Tinea nigra, also known as superficial phaeohyphomycosis and Tinea nigra palmaris et plantaris, is a superficial fungal infection, a type of phaeohyphomycosis rather than a tinea, that causes usually a single 1–5 cm dark brown-black, non-scaly, flat, painless patch on the palms of the hands and the soles of the feet of healthy people. There may be multiple spots. The macules occasionally extend to the fingers, toes, and nails, and may be reported on the chest, neck, or genital area. Tinea nigra infections can present with multiple macules that can be mottled or velvety in appearance, and may be oval or irregular in shape. The macules can be anywhere from a few mm to several cm in size.

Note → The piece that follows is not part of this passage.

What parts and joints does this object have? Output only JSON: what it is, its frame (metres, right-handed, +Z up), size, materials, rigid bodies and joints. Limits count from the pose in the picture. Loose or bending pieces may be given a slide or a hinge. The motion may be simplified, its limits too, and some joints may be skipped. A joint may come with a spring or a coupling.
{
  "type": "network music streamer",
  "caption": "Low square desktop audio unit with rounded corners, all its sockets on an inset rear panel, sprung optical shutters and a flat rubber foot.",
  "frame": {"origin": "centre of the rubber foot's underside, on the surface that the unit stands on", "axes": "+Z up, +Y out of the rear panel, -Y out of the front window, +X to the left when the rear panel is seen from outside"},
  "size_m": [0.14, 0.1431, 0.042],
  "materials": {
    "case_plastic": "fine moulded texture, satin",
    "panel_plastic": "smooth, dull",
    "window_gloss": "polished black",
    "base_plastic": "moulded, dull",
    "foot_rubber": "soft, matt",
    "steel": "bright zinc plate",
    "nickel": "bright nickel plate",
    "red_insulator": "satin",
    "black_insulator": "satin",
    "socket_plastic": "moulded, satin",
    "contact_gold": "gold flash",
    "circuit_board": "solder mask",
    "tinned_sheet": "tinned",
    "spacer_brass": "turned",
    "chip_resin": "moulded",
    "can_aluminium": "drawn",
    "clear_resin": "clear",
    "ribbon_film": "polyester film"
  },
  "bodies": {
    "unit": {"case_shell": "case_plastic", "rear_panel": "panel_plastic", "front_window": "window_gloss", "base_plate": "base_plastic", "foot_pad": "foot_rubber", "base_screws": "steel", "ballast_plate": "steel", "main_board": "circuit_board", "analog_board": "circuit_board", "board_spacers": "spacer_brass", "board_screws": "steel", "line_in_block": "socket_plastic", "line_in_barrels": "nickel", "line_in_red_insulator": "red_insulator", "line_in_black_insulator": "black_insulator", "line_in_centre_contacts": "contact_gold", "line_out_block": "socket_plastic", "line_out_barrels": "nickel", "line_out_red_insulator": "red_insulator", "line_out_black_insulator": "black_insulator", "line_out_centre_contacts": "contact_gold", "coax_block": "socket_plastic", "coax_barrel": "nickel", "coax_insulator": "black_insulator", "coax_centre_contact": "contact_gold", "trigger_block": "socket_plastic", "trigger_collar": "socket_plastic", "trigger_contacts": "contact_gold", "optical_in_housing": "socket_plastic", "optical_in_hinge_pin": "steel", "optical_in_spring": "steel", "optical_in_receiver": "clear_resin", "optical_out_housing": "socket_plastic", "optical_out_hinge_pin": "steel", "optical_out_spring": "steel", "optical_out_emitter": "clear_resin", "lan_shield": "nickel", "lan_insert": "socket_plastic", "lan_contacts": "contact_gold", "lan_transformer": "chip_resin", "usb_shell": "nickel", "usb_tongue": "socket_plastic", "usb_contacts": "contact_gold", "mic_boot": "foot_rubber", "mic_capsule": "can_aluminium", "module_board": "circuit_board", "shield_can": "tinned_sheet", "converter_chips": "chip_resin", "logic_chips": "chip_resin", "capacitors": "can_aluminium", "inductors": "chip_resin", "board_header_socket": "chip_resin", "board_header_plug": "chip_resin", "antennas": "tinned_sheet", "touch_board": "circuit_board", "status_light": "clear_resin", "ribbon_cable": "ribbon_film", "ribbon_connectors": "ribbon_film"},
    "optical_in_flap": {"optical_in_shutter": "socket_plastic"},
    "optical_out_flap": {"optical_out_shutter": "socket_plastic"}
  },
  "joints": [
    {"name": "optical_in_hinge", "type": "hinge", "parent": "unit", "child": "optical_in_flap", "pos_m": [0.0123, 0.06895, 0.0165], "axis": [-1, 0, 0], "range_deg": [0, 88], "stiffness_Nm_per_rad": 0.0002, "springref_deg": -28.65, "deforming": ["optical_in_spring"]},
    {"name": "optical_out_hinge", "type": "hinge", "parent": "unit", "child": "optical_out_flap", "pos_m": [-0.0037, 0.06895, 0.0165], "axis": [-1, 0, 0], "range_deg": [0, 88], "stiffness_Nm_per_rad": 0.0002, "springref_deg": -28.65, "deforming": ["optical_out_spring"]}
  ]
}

Most cases are caused by Hortaea werneckii, a pigmented fungus, which is a dark yeast found in sewage, soil, rotting vegetation and wood and in places with a high salt content such as moldy salted fish and on beaches, where contact with sand may result in transmission. Infection is by direct contact and the fungus enters and remains in the outer dead layer of skin with little or no skin inflammation. The infection does not invade deeper tissues.

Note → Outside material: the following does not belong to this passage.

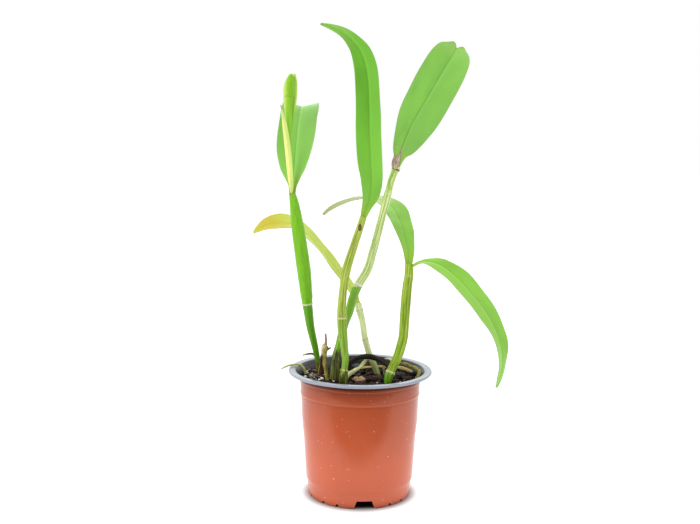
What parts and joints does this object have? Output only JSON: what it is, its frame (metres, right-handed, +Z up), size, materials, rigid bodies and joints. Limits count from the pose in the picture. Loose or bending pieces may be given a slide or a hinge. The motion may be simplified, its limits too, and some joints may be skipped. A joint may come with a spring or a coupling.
{
  "type": "potted cattleya orchid",
  "caption": "Potted cattleya orchid: slim upright pseudobulbs with leathery strap leaves and a budding flower sheath, standing in bark mix in a round plastic nursery pot.",
  "frame": {"origin": "on the pot's axis, on the surface that the pot stands on", "axes": "+Z up along the pot's axis, -Y towards the plant's front, +X to its right"},
  "size_m": [0.2126, 0.1371, 0.39],
  "materials": {
    "pot_plastic": "satin",
    "bark_mix": "matte",
    "old_rhizome": "matte",
    "young_bulb_skin": "satin",
    "olive_bulb_skin": "satin",
    "pale_bulb_skin": "satin",
    "leaf_green": "satin",
    "pale_leaf_green": "satin",
    "fresh_sheath": "satin",
    "bud_green": "satin",
    "dry_husk": "matte",
    "root_skin": "matte"
  },
  "bodies": {
    "root": {"bulb_budding": "young_bulb_skin", "bulb_front": "olive_bulb_skin", "bulb_middle": "pale_bulb_skin", "bulb_rear": "pale_bulb_skin", "bulb_two_leaved": "young_bulb_skin", "dried_sheath": "dry_husk", "flower_buds": "bud_green", "flower_sheath": "fresh_sheath", "leaf_of_budding_bulb": "leaf_green", "leaf_of_front_bulb": "leaf_green", "leaf_of_middle_bulb": "leaf_green", "leaf_of_rear_bulb": "pale_leaf_green", "leaf_of_two_leaved_bulb_rear": "leaf_green", "leaf_of_two_leaved_bulb_side": "leaf_green", "pot": "pot_plastic", "potting_mix": "bark_mix", "rhizome": "old_rhizome", "root_by_wall": "root_skin", "root_long": "root_skin", "root_olive_long": "root_skin", "root_olive_short": "root_skin", "root_over_rim": "root_skin", "root_pale": "root_skin", "root_tip_behind": "root_skin", "root_white": "root_skin", "spent_shoot": "dry_husk"}
  },
  "joints": []
}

Diagnosis is by visualisation, dermoscopy, and microscopy and culture of skin scrapings. Differential diagnosis includes Addison's disease, syphilis, pinta, yaws, melanoma, lentigines, lichen planus of the palms, and junctional melanocytes nevus. Treatment is with topical Whitfield's ointment or salicylic acid ointment. Topical antifungals or oral itraconazole are other options. Scraping the lesion can be curative. Prevention is by general hygiene measures.

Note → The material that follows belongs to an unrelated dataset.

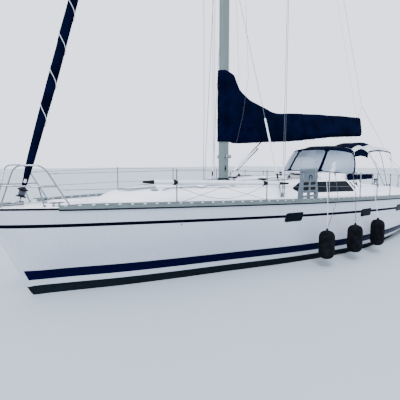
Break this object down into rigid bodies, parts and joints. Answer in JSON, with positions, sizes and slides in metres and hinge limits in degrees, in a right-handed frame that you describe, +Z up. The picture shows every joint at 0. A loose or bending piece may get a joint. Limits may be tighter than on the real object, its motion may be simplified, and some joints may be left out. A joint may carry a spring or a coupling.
{
  "type": "cruising sailing yacht",
  "caption": "Cruising sloop afloat: hollow hull and cabin, fin keel, turning rudder, wheel, propeller, boom and furled headsail, opening hatches, folding swim ladder.",
  "frame": {"origin": "on the waterline plane, on the centreline, 6.1 m aft of the stem head", "axes": "+X aft, +Y starboard, +Z up"},
  "size_m": [12.447, 4.3571, 19.215],
  "materials": {
    "hull_paint": "polished white gelcoat topsides with navy stripes",
    "gelcoat": "white moulded deck gelcoat",
    "antifouling": "matt dark bottom paint",
    "mast_aluminium": "anodised and weathered grey-green aluminium",
    "rail_aluminium": "weathered anodised aluminium",
    "stainless": "polished stainless steel",
    "galvanised": "dull galvanised steel",
    "bronze": "cast bronze",
    "canvas": "navy acrylic canvas",
    "white_plastic": "white moulded plastic",
    "grey_plastic": "grey moulded plastic",
    "dark_glass": "smoked acrylic",
    "fender_cloth": "near-black knitted fender cover"
  },
  "bodies": {
    "root": {"hull": "hull_paint", "keel": "antifouling", "drive_leg": "grey_plastic", "deck": "gelcoat", "cabin_window_port": "dark_glass", "cabin_window_starboard": "dark_glass", "washboard": "dark_glass", "toe_rail_port": "rail_aluminium", "toe_rail_starboard": "rail_aluminium", "stemhead_fitting": "stainless", "anchor": "galvanised", "pulpit": "stainless", "stanchions_port": "stainless", "stanchions_starboard": "stainless", "pushpit_port": "stainless", "pushpit_starboard": "stainless", "whisker_pole": "mast_aluminium", "boarding_steps": "grey_plastic", "pedestal": "white_plastic", "winch_cockpit_port": "stainless", "winch_cockpit_starboard": "stainless", "winch_roof_port": "stainless", "winch_roof_starboard": "stainless", "cleat_bow_port": "rail_aluminium", "cleat_bow_starboard": "rail_aluminium", "cleat_stern_port": "rail_aluminium", "cleat_stern_starboard": "rail_aluminium", "fender_fore": "fender_cloth", "fender_middle": "fender_cloth", "fender_aft": "fender_cloth", "dodger": "canvas", "bimini_frame": "stainless", "bimini_top": "canvas", "mast": "mast_aluminium", "mast_cover": "canvas", "forestay": "stainless", "shrouds_port": "stainless", "shrouds_starboard": "stainless", "backstay": "stainless"},
    "rudder": {"rudder": "antifouling"},
    "propeller": {"propeller": "bronze"},
    "steering_wheel": {"steering_wheel": "stainless"},
    "boom": {"boom": "mast_aluminium", "sail_cover": "canvas", "vang": "mast_aluminium"},
    "furler": {"furler_drum": "grey_plastic", "furled_genoa": "canvas"},
    "anchor_hatch": {"anchor_hatch_lid": "gelcoat"},
    "fore_hatch": {"fore_hatch_lid": "dark_glass"},
    "saloon_hatch": {"saloon_hatch_lid": "dark_glass"},
    "companionway_hatch": {"companionway_hatch": "dark_glass"},
    "swim_ladder": {"swim_ladder": "stainless"}
  },
  "joints": [
    {"name": "rudder_turn", "type": "hinge", "parent": "root", "child": "rudder", "pos_m": [4.9, 0, -0.5], "axis": [0, 0, 1], "range_deg": [-35, 35]},
    {"name": "wheel_turn", "type": "hinge", "parent": "root", "child": "steering_wheel", "pos_m": [4.2, 0, 1.56], "axis": [-1, 0, 0], "range_deg": [-315, 315]},
    {"name": "propeller_spin", "type": "hinge", "parent": "root", "child": "propeller", "pos_m": [3.2, 0, -0.88], "axis": [1, 0, 0], "continuous": true},
    {"name": "boom_swing", "type": "hinge", "parent": "root", "child": "boom", "pos_m": [-0.91, 0, 2.87], "axis": [0, 0, 1], "range_deg": [-57, 57]},
    {"name": "furler_turn", "type": "hinge", "parent": "root", "child": "furler", "pos_m": [-5.529, 0, 1.604], "axis": [0.2834, 0, 0.959], "continuous": true},
    {"name": "anchor_hatch_hinge", "type": "hinge", "parent": "root", "child": "anchor_hatch", "pos_m": [-4.46, 0, 1.54647], "axis": [0, 1, 0], "range_deg": [0, 95]},
    {"name": "fore_hatch_hinge", "type": "hinge", "parent": "root", "child": "fore_hatch", "pos_m": [-3.72, 0, 1.71038], "axis": [0, -1, 0], "range_deg": [0, 100]},
    {"name": "saloon_hatch_hinge", "type": "hinge", "parent": "root", "child": "saloon_hatch", "pos_m": [-2.54, 0, 1.76982], "axis": [0, -1, 0], "range_deg": [0, 100]},
    {"name": "companionway_slide", "type": "slide", "parent": "root", "child": "companionway_hatch", "axis": [-1, 0, 0], "range_m": [0, 0.52]},
    {"name": "swim_ladder_fold", "type": "hinge", "parent": "root", "child": "swim_ladder", "pos_m": [6.135, 0, 0.395], "axis": [0, 1, 0], "range_deg": [0, 175]}
  ],
  "couplings": [
    {"joint": "wheel_turn", "follows": "rudder_turn", "ratio": 9}
  ]
}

It is uncommon. It generally occurs in tropical and subtropical countries of Central and South America, the Caribbean, Europe, South East Asia, Australia and the Far East. The disease was first described by Alexandre Cerqueira from Brazil in 1891. No cases in animals have been reported.
== Causes ==
This infection is caused by the fungus formerly classified as Cladosporium werneckii, but more recently classified as Hortaea werneckii. The causative organism has also been described as Phaeoannellomyces werneckii. Tinea nigra is extremely superficial and can be removed from the skin by forceful scraping. It tends to appear in areas where eccrine sweat glands are highly concentrated. Infections generally start to appear on the skin around 2–7 weeks post inoculation.
The ability of H. werneckii to tolerate high salt concentrations and acidic conditions allows it to flourish inside the stratum corneum. H. wernickii tends remain localized in one spot or region, and produces darkly-colored, brown macules on the skin due to the production of a melanin-like substance.

==Diagnosis==
Diagnosis of tinea nigra is made based on microscopic examination of stratum corneum skin scrapings obtained by using a scalpel. The scrapings are mixed with potassium hydroxide (KOH). The KOH lyses the nonfungal debris. The skin scrapings are cultured on Sabouraud's agar at 25°C and allowed to grow for about a week. H. werneckii can generally be distinguished due to its two-celled yeast form and the presence of septate hyphae with thick, darkly pigmented walls.

==Treatment==
Treatment consists of topical application of dandruff shampoo, which contains selenium sulfide, over the skin. Topical antifungal azoles such as ketoconazole, itraconazole, and miconazole may also be used. Azoles are generally used twice daily for a two-week period. This is the same treatment plan for tinea or pityriasis versicolor. Other treatment methods include the use of epidermal tape stripping, undecylenic acid, and other topical agents such as ciclopirox. Once a tinea nigra infection has been eradicated from the host, it is not likely to reoccur.

==Epidemiology==
Tinea nigra is commonly found in Africa, Asia, Central America, and South America. It is typically not found in the United States or Europe, although cases have been documented in the Southeastern United States. People of all ages can be infected; however, it is generally more apparent in children and younger adults. Females are three times more likely than males to become infected.